Efficiency and accuracy will be the key elements required to pull this cool shredding technique off. Isolate every different movement between picking, muting, and fretting while learning to incorporate them together. Sweep picking is like juggling, you need specific hand coordination to get it moving, but once you have that the result is great!


  • Keep the pick inside the strings while sweeping, do not pull it out of the space as it moves up and down.
  • Start slower than you think you need to! Accuracy is essential so slow and steady will lead to a smooth sound that will start to improve as you play properly.
  • Practice your favorite sweep picking style songs, especially the ones you know best. If you know the song well it will be easier to hear, learn, and catch on to what needs to be played.
  • Often it is easier to have rhythmic coordination in your picking hand, it may take a little more practice to find it in the fretting hand. But perfecting both helps so they stay in a perfect synchronous rhythm as you sweep up and down.
  • In the heavy metal cartoon Metalocalypse the lead guitarist is often seen always practicing his fretting hand movements. This isn’t a joke! Even if you can’t plug in your guitar and play, you can still sit down and go through the motions!
  • Once you get the basic movements down try using slow backing drum tracks to play along with. Start playing a chord progression and focus on sweep techniques.

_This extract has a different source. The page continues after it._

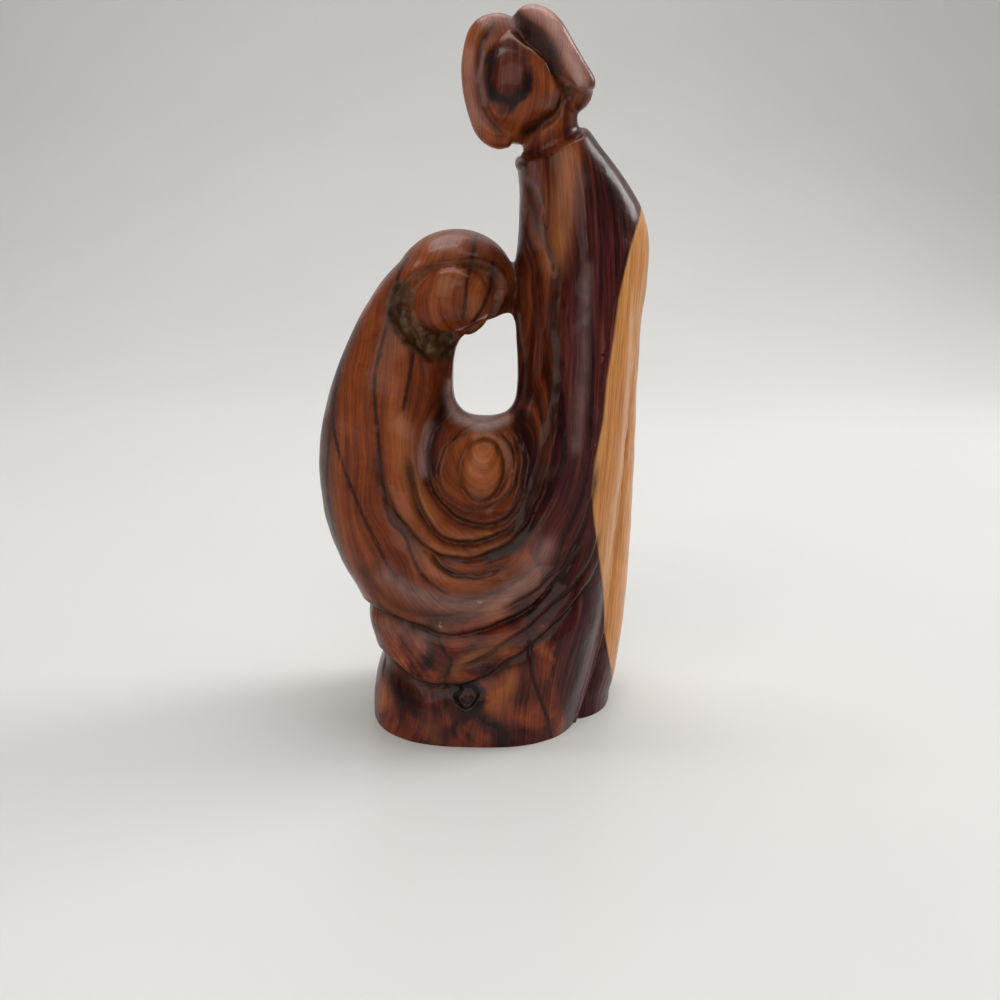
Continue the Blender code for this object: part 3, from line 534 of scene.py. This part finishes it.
# Painted sheen: pinkish pale patches where the lacquer catches the light, on the hair's ridges, the shelf
# under the gap, the robe's crest, the lap's shelf and the hood's top.
PAINTED_SHEEN_PATCHES = [
    ([(6.4, 99.0), (8.8, 97.4), (10.8, 94.6), (12.2, 92.0), (13.2, 90.0)], 1.1, 0.85),
    ([(0.6, 97.0), (2.2, 97.8), (3.6, 97.2)], 0.9, 0.7),
    ([(-2.0, 93.0), (-1.8, 88.0), (-0.6, 84.6)], 1.2, 0.35),
    ([(0.3, 94.4), (-0.1, 91.0), (0.4, 87.0)], 0.5, 0.3),
    ([(-3.9, 49.6), (-3.8, 47.4), (-3.0, 45.6), (-1.4, 44.5), (0.6, 44.1), (2.6, 44.2), (4.4, 44.9)],
     0.6, 1.0),
    ([(14.6, 66.0), (14.4, 58.0), (14.3, 50.0), (13.8, 42.0)], 0.8, 0.22),
    ([(-12.0, 24.0), (-7.6, 21.6), (-2.0, 20.4), (3.0, 21.2), (7.6, 24.4), (10.0, 28.6)], 1.4, 0.32),
    ([(-12.4, 16.2), (-6.6, 14.6)], 1.2, 0.25),
    ([(7.2, 79.0), (8.0, 74.0), (8.2, 69.0)], 0.8, 0.18),
    ([(-6.4, 44.4), (-7.2, 41.0), (-7.0, 38.0)], 0.6, 0.4),
    ([(-5.6, 68.8), (-2.0, 70.0), (1.0, 69.2)], 1.0, 0.35),
]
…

Learning how to sweep pick is not an easy thing to do, in fact it can be frustrating watching guitar teachers fly through a solo and say, “look it’s not hard!” The truth is it takes a long time to get to that point, the sweeping, picking, muting, and hammering can all seem straightforward, but putting it all together is time consuming. Practice these techniques every day and eventually sweep picking will be as easy as it seems!